Thanks for posting, Will.

Kicking Potter out of office and getting a mayor with the ability to take a lead on these issues instead of bowing to the business community is how Portlanders can achieve a difference. Potter's too busy "listening to the community" to lead it. And he isn't listening, anyway.

I disagree about the problem being systemic. At the moment, downtown's public safety workers are working without a rudder. And that's a problem good leadership from a mayor could solve.

And yes, money talks. But it shouldn't talk directly to your police bureau, no matter how capitalist your society or city is. If you go down that road, the marriage of government and business starts to look a lot like Mussolini's.

I agree, though, that more people need to get involved and aware. Come to PSAC, if you don't already. And speak up!
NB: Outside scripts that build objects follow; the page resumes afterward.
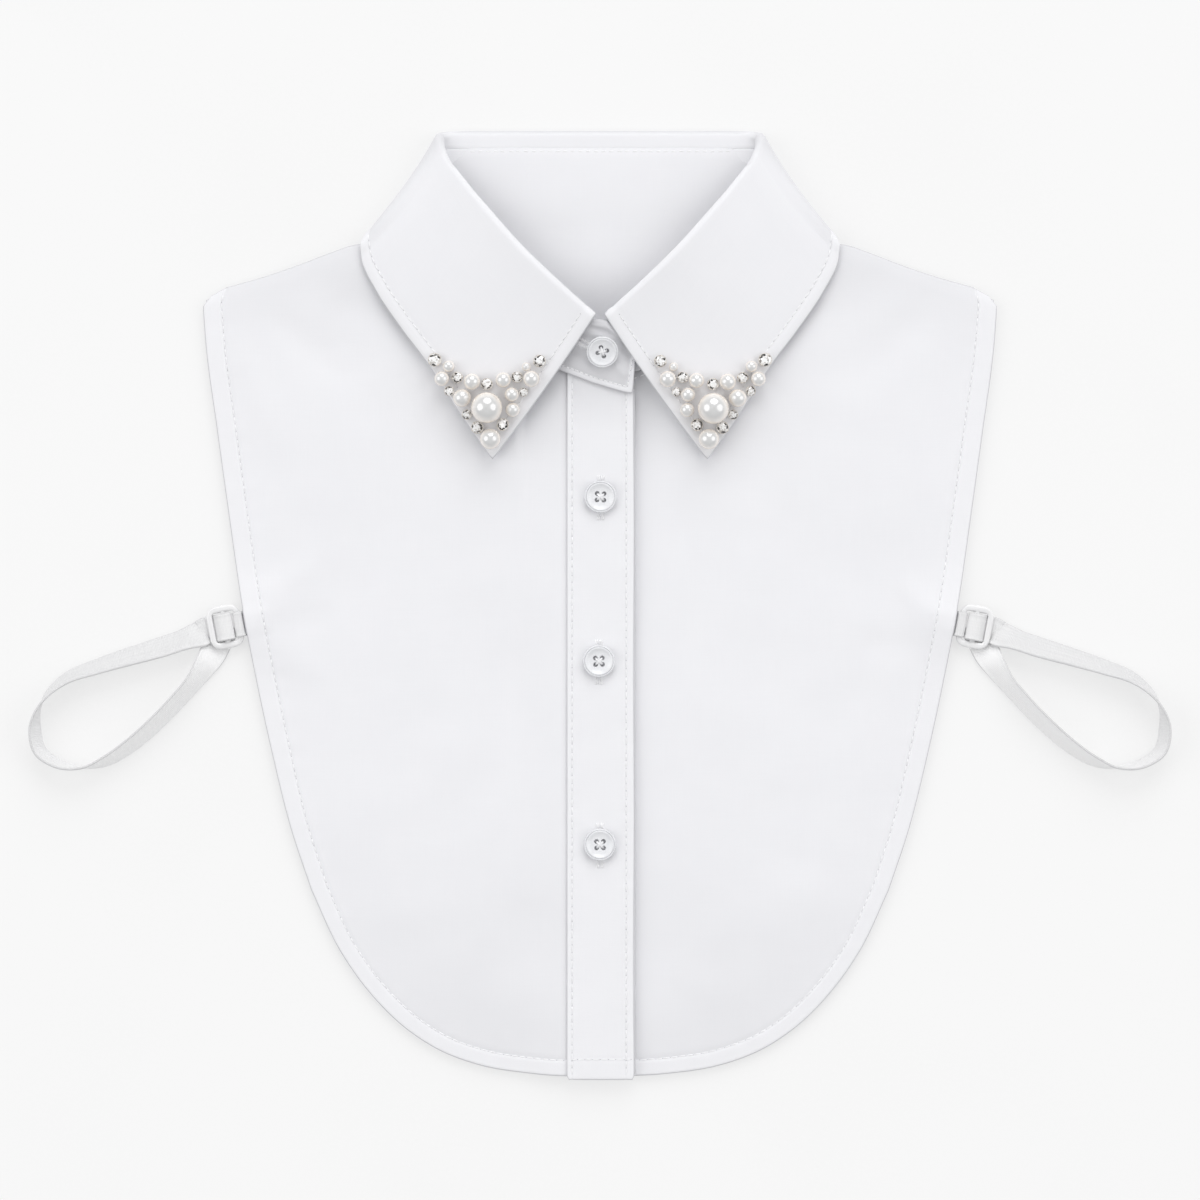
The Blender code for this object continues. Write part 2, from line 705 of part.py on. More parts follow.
def seat(mesh_object, x, y):
    """Where a vertical line meets the top of a piece, and the surface's normal there."""
    tree = BVHTree.FromObject(mesh_object, bpy.context.evaluated_depsgraph_get())
    start = Vector((x * MM, y * MM, ABOVE_ALL * MM))
    point, normal = tree.ray_cast(start, Vector((0, 0, -1)))[:2]
    return point, normal if normal.z > 0 else -normal


def add_button(name, mesh, base, x, y, turn):
    """One button, square to the slope under its foot and clear of what rises there."""
    point = seat(base, x, y)[0]
    foot = BUTTON_FOOT
    tilt_x = seat(base, x + foot, y)[0] - seat(base, x - foot, y)[0]
    tilt_y = seat(base, x, y + foot)[0] - seat(base, x, y - foot)[0]
    normal = tilt_x.cross(tilt_y).normalized()
    lift = max(
        (seat(base, x + dx, y + dy)[0] - point).dot(normal)
        for dx in (-foot, 0.0, foot)
        for dy in (-foot, 0.0, foot)
    )
    obj = bpy.data.objects.new(name, mesh)
    bpy.context.scene.collection.objects.link(obj)
    facing = Vector((0, 0, 1)).rotation_difference(normal).to_matrix().to_4x4()
    spin = Matrix.Rotation(math.radians(turn), 4, "Z")
    raised = point + normal * ((BUTTON_THICKNESS / 2 + GAP) * MM + max(lift, 0.0))
    obj.matrix_world = Matrix.Translation(raised) @ facing @ spin
    return obj


def add_pearls(leaf, side, label):
    for number, (x, y, radius) in enumerate(PEARLS, 1):
        point, normal = seat(leaf, x * side, y)
        bpy.ops.mesh.primitive_uv_sphere_add(segments=12, ring_count=7, radius=radius * MM)
        bead = bpy.context.object
        bead.name = f"pearl_{label}_{number}"
        bead.location = point + normal * ((radius + GAP) * MM)
        bead.data.shade_smooth()
        bead.data.materials.append(pearl())


# Elastic, tab and slider


def slider_plane(side):
    """Origin, across and along directions of the slider, seen from above."""
    turn = math.radians(SLIDER_TURN)
    across = np.array([-math.cos(turn), math.sin(turn), 0.0])
    along = np.array([math.sin(turn), math.cos(turn), 0.0])
    origin = np.array([SLIDER_CENTRE[0], SLIDER_CENTRE[1], 0.0])
    flip = np.array([side, 1.0, 1.0])
    return origin * flip, across * flip, along * flip


def band(name, centres, widths, width, thickness, finish):
    """A flat band along the centres, its width laid along the given directions."""
    headings = unit(np.gradient(centres, axis=0))
    widths = unit(widths - headings * (widths * headings).sum(axis=1, keepdims=True))
    faces_up = unit(np.cross(headings, widths))
    left = centres - widths * width / 2
    right = centres + widths * width / 2
    grid = np.stack([left, right], axis=1)
    push = faces_up[:, None] * thickness / 2
    return add_object(name, *shell(grid + push, grid - push), finish)


def strap(side, label):
    origin, across, along = slider_plane(1)
    wrap = np.array([origin + across * a + np.array([0.0, 0.0, z]) for a, z in STRAP_WRAP])
    wrap_widths = np.repeat(-along[None], len(wrap), axis=0)
    loop = np.array(STRAP_LOOP, float)
    ends = np.array([(*place, 0.0) for place in STRAP_UNDER_END])
    free = np.concatenate([loop, ends])
    heading = unit(np.gradient(free[:, :2], axis=0))
    inside = np.stack([heading[:, 1], -heading[:, 0]], axis=1)
    lean = np.radians(free[:, 2])
    widths = np.stack(
        [inside[:, 0] * np.cos(lean), inside[:, 1] * np.cos(lean), np.sin(lean)], axis=1
    )
    height = STRAP_WIDTH / 2 * np.abs(np.sin(lean)) + STRAP_WALL / 2 * np.abs(np.cos(lean))
    height[0] = max(height[0], STRAP_WRAP[0][1])
    centres = np.concatenate([free[:, :2], height[:, None] + STRAP_CLEAR], axis=1)
    rows = np.concatenate(
        [np.concatenate([wrap, wrap_widths], axis=1), np.concatenate([centres, widths], axis=1)]
    )
    where = np.linspace(0, len(rows) - 1, 2 * len(rows) - 1)
    smooth = curve_through(rows, where)
    flip = np.array([side, 1.0, 1.0])
    return band(
        f"strap_{label}", smooth[:, :3] * flip, smooth[:, 3:] * flip, STRAP_WIDTH, STRAP_WALL, elastic()
    )


def tab(side, label):
    origin, across, along = slider_plane(side)
    path = np.array([origin + across * a + np.array([0.0, 0.0, z]) for a, z in TAB_PATH])
    smooth = curve_through(path, np.linspace(0, len(path) - 1, 2 * len(path) - 1))
    widths = np.repeat(along[None], len(smooth), axis=0)
    return band(f"tab_{label}", smooth, widths, TAB_WIDTH, TAB_WALL, elastic())


def slider(side, label):
    """A moulded frame with two slots and a middle bar, its corners and edges rounded."""
    origin, across, along = slider_plane(side)
    half_x, half_y = SLIDER_SIZE[0] / 2, SLIDER_SIZE[1] / 2

    def rounded(half_wide, half_high, radius, centre=0.0):
        loop = []
        for quarter, (sx, sy) in enumerate(((1, 1), (-1, 1), (-1, -1), (1, -1))):
            for k in range(5):
                turn = math.radians(90 * quarter + 22.5 * k)
                x = sx * (half_wide - radius) + radius * math.cos(turn)
                y = sy * (half_high - radius) + radius * math.sin(turn)
                loop.append((x + centre, y))
        return loop

    def prism(name, loop, bottom, top):
        count = len(loop)
        points = []
        for z in (bottom, top):
            points += [tuple(origin + across * x + along * y + np.array([0, 0, z])) for x, y in loop]
        faces = [tuple(range(count)), tuple(range(2 * count - 1, count - 1, -1))]
        faces += [(k, (k + 1) % count, count + (k + 1) % count, count + k) for k in range(count)]
        return add_object(name, points, faces, clear_plastic(), smooth=False)

    top = SLIDER_BOTTOM + SLIDER_THICKNESS
    frame = prism(f"slider_{label}", rounded(half_x, half_y, SLIDER_CORNER), SLIDER_BOTTOM, top)
    slot = (half_x - SLIDER_BAR - SLIDER_BAR / 2) / 2
    for number, centre in enumerate((-1, 1)):
        middle = centre * (SLIDER_BAR / 2 + slot)
        loop = rounded(slot, half_y - SLIDER_BAR * SLIDER_ENDS, SLIDER_SLOT_CORNER, middle)
        cutter = prism(f"slot_{label}_{number}", loop, SLIDER_BOTTOM - 2, top + 2)
        cutter.hide_render = True
        cutter.display_type = "WIRE"
        cut = frame.modifiers.new("slot", "BOOLEAN")
        cut.operation = "DIFFERENCE"
        cut.solver = "EXACT"
        cut.object = cutter
    soften = frame.modifiers.new("soften", "BEVEL")
    soften.width = SLIDER_SOFTEN * MM
    soften.segments = 1
    soften.limit_method = "ANGLE"
    soften.angle_limit = math.radians(50)
    return frame


def build():
    clear_scene()
    back_panel()
    front_panel("front_right", False, 1.0)
    front_left = front_panel("front_left", True, -1.0)
    band_object = placket(front_left)
    leaf, stand = whole_collar()
    mesh = button_mesh()
    add_button("button_1", mesh, stand, *TOP_BUTTON_PLACE, TOP_BUTTON_TURN)
    for number, (x, y) in enumerate(BUTTON_PLACES, 2):
        add_button(f"button_{number}", mesh, band_object, x, y, 0.0)
    for side, label in ((-1, "left"), (1, "right")):
        add_pearls(leaf, side, label)
        strap(side, label)
        tab(side, label)
        slider(side, label)


build()
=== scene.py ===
# %% [markdown]
# # A detachable shirt collar, laid flat
#
# The thing is a dickey: a shirt collar with just enough shirt below it to fill the neck of a
# jumper. Two fronts, a back, a buttonhole band, a collar of stand and leaf, four buttons, bead
# clusters on the collar points and an elastic loop on each side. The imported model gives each
# piece its place and its size. This file dresses them: finer cloth on the same forms, sewing,
# beads, and finishes made of nodes.

# %% Open the frame
import json
import math
from collections import namedtuple

import bmesh
import bpy
import numpy as np
from mathutils import Matrix, Vector
from mathutils.bvhtree import BVHTree

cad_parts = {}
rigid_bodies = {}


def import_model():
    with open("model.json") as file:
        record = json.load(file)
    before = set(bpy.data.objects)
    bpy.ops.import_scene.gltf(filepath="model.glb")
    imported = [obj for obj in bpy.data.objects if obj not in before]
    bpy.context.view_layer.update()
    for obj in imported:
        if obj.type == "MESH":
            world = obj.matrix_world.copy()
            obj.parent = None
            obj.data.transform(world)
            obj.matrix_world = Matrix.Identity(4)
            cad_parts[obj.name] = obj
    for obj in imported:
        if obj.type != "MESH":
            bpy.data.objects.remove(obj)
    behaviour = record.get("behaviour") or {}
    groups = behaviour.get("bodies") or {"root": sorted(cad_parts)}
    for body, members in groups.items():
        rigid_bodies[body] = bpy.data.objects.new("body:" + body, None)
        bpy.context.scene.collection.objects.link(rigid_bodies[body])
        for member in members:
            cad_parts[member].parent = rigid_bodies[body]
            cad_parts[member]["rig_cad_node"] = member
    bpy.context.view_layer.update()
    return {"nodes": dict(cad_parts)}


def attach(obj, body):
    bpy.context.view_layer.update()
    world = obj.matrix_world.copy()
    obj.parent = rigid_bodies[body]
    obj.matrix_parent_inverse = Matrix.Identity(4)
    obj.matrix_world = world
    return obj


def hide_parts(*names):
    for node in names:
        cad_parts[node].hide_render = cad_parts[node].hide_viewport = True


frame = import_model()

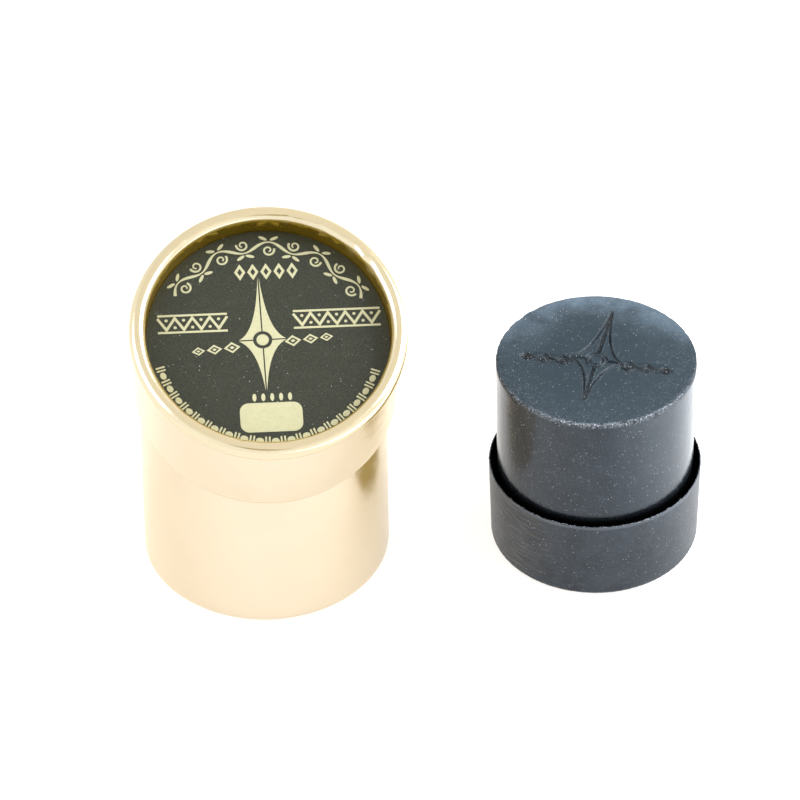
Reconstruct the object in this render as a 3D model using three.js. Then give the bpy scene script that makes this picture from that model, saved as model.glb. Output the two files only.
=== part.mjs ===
// A rosin cake for a string player's bow, standing in its moulded cup, beside the round tin it is
// kept in. The tin's slip-on lid lies askew across the open can.
// Millimetres, +Z up. The origin is on the table, under the middle of the whole object's box.
import * as THREE from 'three';

// Driving dimensions ---------------------------------------------------------------------------
const SEGMENTS = 60;            // facets round every turned piece
const TOUCH_GAP = 0.3;          // left between pieces that rest on each other
const SHEET = 0.5;              // thickness of the tin's aluminium

const CAN_RADIUS = 23.4;
const CAN_HEIGHT = 42.5;
const CAN_BASE_ROUND = 2.4;
const CAN_HEM_RADIUS = 0.75;    // the rim is curled inwards by half a turn

const LID_CLEARANCE = 0.85;     // between the can's wall and the inside of the lid's skirt
const LID_HEIGHT = 23.8;        // from the skirt's lower edge to the seam's crown
const LID_TILT = 23.5;          // degrees, dipping towards the front
const LID_LEAN = 2.7;           // degrees, dipping towards the cup
const LID_SHIFT = 0.5;          // towards the cup

const SEAM_OUTER_RADIUS = 25.9; // the rolled seam that joins the lid's end to its skirt
const SEAM_WIDTH = 3.1;
const SEAM_HEIGHT = 3.4;
const PANEL_DEPTH = 5.0;        // the end's flat panel lies this far below the crown
const PANEL_CORNER = 0.3;
const SKIRT_FLANGE = 0.5;       // the skirt's top edge turns out this far, inside the seam
const SKIRT_SETBACK = 1.3;      // from the seam's crown down to the skirt's top edge

const LABEL_RADIUS = 22.45;
const LABEL_THICKNESS = 0.3;

const CUP_HEIGHT = 17.4;
const CUP_BASE_RADIUS = 19.8;
const CUP_RIM_RADIUS = 20.25;
const CUP_WALL = 0.9;
const CUP_FLOOR = 1.2;
const CUP_BASE_ROUND = 1.0;

const CAKE_TOP_HEIGHT = 41.9;   // above the table, standing in the cup
const CAKE_TOP_RADIUS = 19.0;
const CAKE_NECK_RADIUS = 18.9; // under the low lip round the top face
const CAKE_BASE_RADIUS = 18.5;
const CAKE_LIP_HEIGHT = 3.2;
const CAKE_EDGE_ROUND = 0.5;

const CUP_OFFSET_X = 62.9;      // from the can's axis to the cup's
const CUP_OFFSET_Y = 3.9;       // the cup stands this much further back

// Profiles, as points (radius, height) -----------------------------------------------------------
const point = (radius, height) => new THREE.Vector2(radius, height);

// An arc about (radius, height), from one angle to another in degrees, in equal steps.
function arc(radius, height, size, from, to, steps) {
  const points = [];
  for (let i = 0; i <= steps; i++) {
    const angle = THREE.MathUtils.degToRad(from + ((to - from) * i) / steps);
    points.push(point(radius + size * Math.cos(angle), height + size * Math.sin(angle)));
  }
  return points;
}

// The line one sheet's thickness further in, on the left of its direction.
function innerLine(line) {
  return line.map((here, i) => {
    const before = line[i - 1] ?? here;
    const after = line[i + 1] ?? here;
    const arriving = here.clone().sub(before).normalize();
    const leaving = after.clone().sub(here).normalize();
    const along = arriving.clone().add(leaving).normalize();
    const miter = SHEET / Math.max(along.dot(arriving), along.dot(leaving));
    return point(here.x - along.y * miter, here.y + along.x * miter);
  });
}

// Turns a closed profile about the upright axis. Its points run up the outside and down the inside.
function turned(profile) {
  const geometry = new THREE.LatheGeometry(profile, SEGMENTS);
  return geometry.rotateX(Math.PI / 2);
}

// Turned sheet metal: the line is one face of the sheet, and the other lies on the line's left.
// The line starts or ends on the axis, and so the profile starts and ends there.
function turnedSheet(line) {
  const back = innerLine(line).reverse();
  const startsOnAxis = line[0].x === 0;
  return turned(startsOnAxis ? [...line, ...back] : [...back, ...line]);
}

// Pieces -----------------------------------------------------------------------------------------
// A drawn can with a rounded base corner and an inward hem.
function canGeometry() {
  const hemCentre = CAN_HEIGHT - CAN_HEM_RADIUS;
  return turnedSheet([
    point(0, 0),
    ...arc(CAN_RADIUS - CAN_BASE_ROUND, CAN_BASE_ROUND, CAN_BASE_ROUND, -90, 0, 5),
    ...arc(CAN_RADIUS - CAN_HEM_RADIUS, hemCentre, CAN_HEM_RADIUS, 0, 180, 6),
  ]);
}

const SKIRT_INNER = CAN_RADIUS + LID_CLEARANCE;
const SKIRT_OUTER = SKIRT_INNER + SHEET;
const CROWN_ROUND = SEAM_WIDTH / 2;
const CROWN_RADIUS = SEAM_OUTER_RADIUS - CROWN_ROUND;
const PANEL_HEIGHT = LID_HEIGHT - PANEL_DEPTH;

// The lid's straight skirt, with its top edge turned out to be held in the seam.
function lidSkirtGeometry() {
  const top = LID_HEIGHT - SKIRT_SETBACK;
  return turned([
    point(SKIRT_INNER, 0),
    point(SKIRT_OUTER, 0),
    point(SKIRT_OUTER, top - SHEET),
    point(SKIRT_OUTER + SKIRT_FLANGE, top - SHEET),
    point(SKIRT_OUTER + SKIRT_FLANGE, top),
    point(SKIRT_INNER, top),
    point(SKIRT_INNER, 0),
  ]);
}

// The lid's end: a sunk flat panel whose edge is rolled over the skirt's flange.
function lidEndGeometry() {
  const hemRound = SEAM_OUTER_RADIUS - SKIRT_OUTER - TOUCH_GAP;
  const hemCentre = LID_HEIGHT - SEAM_HEIGHT + hemRound;
  const wall = CROWN_RADIUS - CROWN_ROUND;
  const corner = PANEL_CORNER;
  return turnedSheet([
    ...arc(SEAM_OUTER_RADIUS - hemRound, hemCentre, hemRound, -90, 0, 3),
    ...arc(CROWN_RADIUS, LID_HEIGHT - CROWN_ROUND, CROWN_ROUND, 0, 180, 8),
    ...arc(wall - corner, PANEL_HEIGHT + corner, corner, 0, -90, 3),
    point(0, PANEL_HEIGHT),
  ]);
}

// The printed disc stuck in the sunk panel.
function labelGeometry() {
  const under = PANEL_HEIGHT + TOUCH_GAP;
  return turned([
    point(0, under),
    point(LABEL_RADIUS, under),
    point(LABEL_RADIUS, under + LABEL_THICKNESS),
    point(0, under + LABEL_THICKNESS),
  ]);
}

// A thin moulded cup with walls that open slightly upwards and a rounded base corner.
function cupGeometry() {
  const corner = CUP_BASE_ROUND;
  const lip = CUP_WALL / 2;
  return turned([
    point(0, 0),
    ...arc(CUP_BASE_RADIUS - corner, corner, corner, -90, 0, 4),
    ...arc(CUP_RIM_RADIUS - lip, CUP_HEIGHT - lip, lip, 0, 180, 4),
    point(CUP_BASE_RADIUS - CUP_WALL, CUP_FLOOR),
    point(0, CUP_FLOOR),
  ]);
}

// The cast cake: a slightly tapered plug that flares into a low lip under its flat top face.
function cakeGeometry() {
  const base = CUP_FLOOR + TOUCH_GAP;
  const edge = CAKE_EDGE_ROUND;
  return turned([
    point(0, base),
    point(CAKE_BASE_RADIUS - edge, base),
    point(CAKE_BASE_RADIUS, base + edge),
    point(CAKE_NECK_RADIUS, CAKE_TOP_HEIGHT - CAKE_LIP_HEIGHT),
    ...arc(CAKE_TOP_RADIUS - edge, CAKE_TOP_HEIGHT - edge, edge, 0, 90, 3),
    point(0, CAKE_TOP_HEIGHT),
  ]);
}

// Placing ----------------------------------------------------------------------------------------
// Where the askew lid comes to rest on the can. The front of its mouth hangs down against the
// can's front wall, and the mouth's sides lie across the rim.
function lidRestingPlace(turn) {
  const mouth = [];
  for (let degrees = 0; degrees < 360; degrees++) {
    const angle = THREE.MathUtils.degToRad(degrees);
    const edge = new THREE.Vector3(Math.cos(angle), Math.sin(angle), 0);
    mouth.push(edge.multiplyScalar(SKIRT_INNER).applyEuler(turn));
  }
  const front = Math.min(...mouth.map((edge) => edge.y));
  const y = -(CAN_RADIUS + TOUCH_GAP) - front;
  const reach = (edge) => Math.hypot(edge.x + LID_SHIFT, edge.y + y);
  const overRim = mouth.filter((edge) => edge.y > 0 && reach(edge) < CAN_RADIUS + TOUCH_GAP);
  const lowest = Math.min(...overRim.map((edge) => edge.z));
  return new THREE.Vector3(LID_SHIFT, y, CAN_HEIGHT + TOUCH_GAP - lowest);
}

function piece(name, geometry, color, roughness, metalness) {
  const material = new THREE.MeshStandardMaterial({ color, roughness, metalness });
  const mesh = new THREE.Mesh(geometry, material);
  mesh.name = name;
  return mesh;
}

const gold = [0xe6cf9c, 0.25, 1.0];
const lid = new THREE.Group();
lid.add(
  piece('lid_skirt', lidSkirtGeometry(), ...gold),
  piece('lid_end', lidEndGeometry(), ...gold),
  piece('label', labelGeometry(), 0x23231f, 0.6, 0.0),
);
lid.rotation.set(THREE.MathUtils.degToRad(LID_TILT), THREE.MathUtils.degToRad(LID_LEAN), 0);
lid.position.copy(lidRestingPlace(lid.rotation));

const cup = new THREE.Group();
cup.add(
  piece('cup', cupGeometry(), 0x26262a, 0.55, 0.0),
  piece('rosin_cake', cakeGeometry(), 0x3d434d, 0.4, 0.0),
);
cup.position.set(CUP_OFFSET_X, CUP_OFFSET_Y, 0);

const group = new THREE.Group();
group.add(piece('can', canGeometry(), ...gold), lid, cup);

// The origin goes to the middle of the base of the box round all the pieces.
const middle = new THREE.Box3().setFromObject(group, true).getCenter(new THREE.Vector3());
for (const part of group.children) {
  part.position.x -= middle.x;
  part.position.y -= middle.y;
}

export default group;
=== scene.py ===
# A rosin cake in its moulded cup beside the round gold tin it is kept in, the lid askew on the can.
# Outlines and ornament are written in millimetres and turned into metres as each mesh is made.
import math

import bpy
import numpy as np
from mathutils import Euler, Matrix, Vector, noise


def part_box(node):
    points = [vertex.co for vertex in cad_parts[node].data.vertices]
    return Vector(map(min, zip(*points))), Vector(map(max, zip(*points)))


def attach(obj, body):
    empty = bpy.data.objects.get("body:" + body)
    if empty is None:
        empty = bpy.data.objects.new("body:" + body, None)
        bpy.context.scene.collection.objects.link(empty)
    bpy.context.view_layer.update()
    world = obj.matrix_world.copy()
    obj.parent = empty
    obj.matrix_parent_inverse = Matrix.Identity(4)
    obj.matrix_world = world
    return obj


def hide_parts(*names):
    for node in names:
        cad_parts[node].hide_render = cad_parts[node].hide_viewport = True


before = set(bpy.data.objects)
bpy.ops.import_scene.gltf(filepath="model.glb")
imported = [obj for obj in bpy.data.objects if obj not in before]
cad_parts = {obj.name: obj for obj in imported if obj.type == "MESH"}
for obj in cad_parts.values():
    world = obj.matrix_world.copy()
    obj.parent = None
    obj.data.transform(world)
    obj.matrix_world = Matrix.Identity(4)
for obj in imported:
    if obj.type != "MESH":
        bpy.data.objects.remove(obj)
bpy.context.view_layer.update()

MM = 0.001
SHEET = 0.5               # thickness of the tin's aluminium

CAN_RADIUS = 23.4
CAN_HEIGHT = 42.5
CAN_BASE_ROUND = 2.4
CAN_HEM_RADIUS = 0.75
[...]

Wow, Matt. We agree on something.

Jesus Christ. I'm scared....

Whether Money should or shouldn't talk directly to the police seems beside the point to me. I like to deal in Reality, and the Reality is that Money talks -- to the police, the mayor, the commissioners and anybody else it cares to talk to.

If the public -- the real public -- shows up at meetings in greater numbers than does Money, the public gets a bigger say in what happens. That's more Belief than Reality, but from what I've seen it's true, as a broad general rule -- and that suggests to me that Potter is not the problem. The system is the problem.

We can agree to disagree on that.

"(D)owntown's public safety workers are working without a rudder": Which differs from North, Northeast, Southeast, Southwest and Northwest public safety workers... how?

When people are being paid that money by businesses to lobby for their interests at public safety meetings, it puts others who might want their voices heard at a a disadvantage. Community policing becomes about policing on behalf of the community with the biggest wallet:

http://blogtown.portlandmercury.com/2007/08/when_community_policing_depends_on_how_much_money_the_community_pays_the_city.php

And I agree—Portland needs a comprehensive public safety overhaul that treats everybody as equally important.